59 Productions’ Richard Slaney, Director of Five Telegrams, said: “Opening the 2018 International Festival with Five Telegrams was a privilege and a profoundly emotional experience. Bringing the talents of local young people right to the heart of the show, amongst the 15,000-strong crowd, was particularly thrilling to watch. Their performances gave the show an unexpected, moving, but most importantly, hopeful dimension. It felt like the perfect way to kick off this year’s Festival.”
Anna Meredith, composer of Five Telegrams, said: “It has been such a privilege to work on such a massive project with incredible partners and collaborators. It’s been over a year of intense work for myself and Richard and it was important to find the right way into this piece, but I am so proud of what we came up with. I am proud of how strong it is and our belief in the creative energy and relevance of this. Thank you to the International Festival for being so creative with this reimagined new version, and I’ve been blown away by the energy passion and commitment of the participants, musicians and choir members, it has been so moving.
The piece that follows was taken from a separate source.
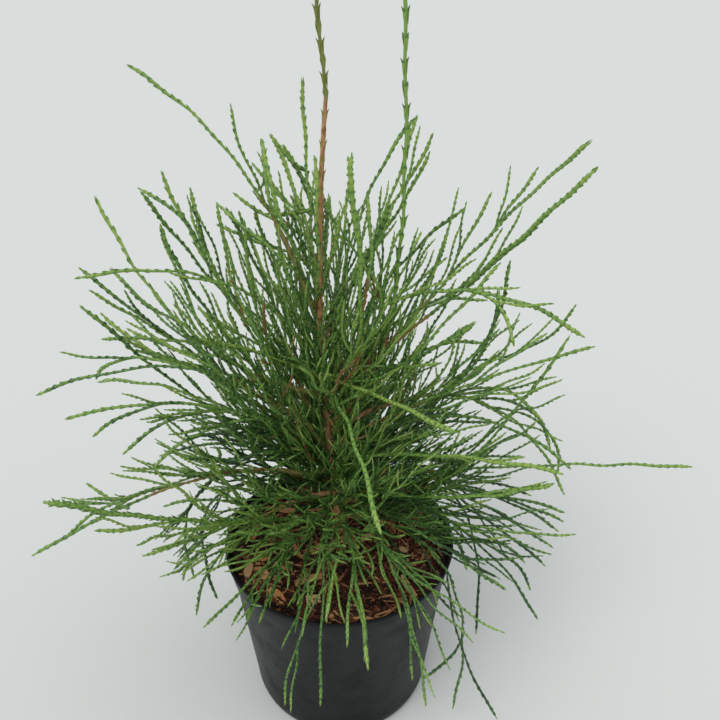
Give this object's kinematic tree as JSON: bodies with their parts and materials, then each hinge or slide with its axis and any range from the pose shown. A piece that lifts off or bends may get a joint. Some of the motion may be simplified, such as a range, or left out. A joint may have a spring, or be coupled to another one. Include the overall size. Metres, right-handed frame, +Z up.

It has been daunting and exciting to have had such a huge audience and I hope they can take as much or as little away from it as they want and it offers, see it at face value or dive under the skin of it like Rich and I have. That is one of the wonderful things about it.”
Paul Bush OBE, VisitScotland’s Director of Events, said: “We were delighted to once again support the opening event of the world-renowned Edinburgh International Festival as part of Scotland’s Year of Young People 2018 celebrations. Marking the first co-commission for 59 Productions and Scottish composer Anna Meredith, Five Telegrams provided capacity audiences with a bold, visually innovative and thought-provoking feast for the senses.”
“Events of this scale and ambition not only reinforce Scotland as the perfect stage for events but they enable opportunities for wider participation, collaboration and dialogue. Our support enabled young people with the opportunity to play a central role both behind the scenes and on the night itself and I’m sure their experiences of being part of a world-class event will ensure a lasting legacy.”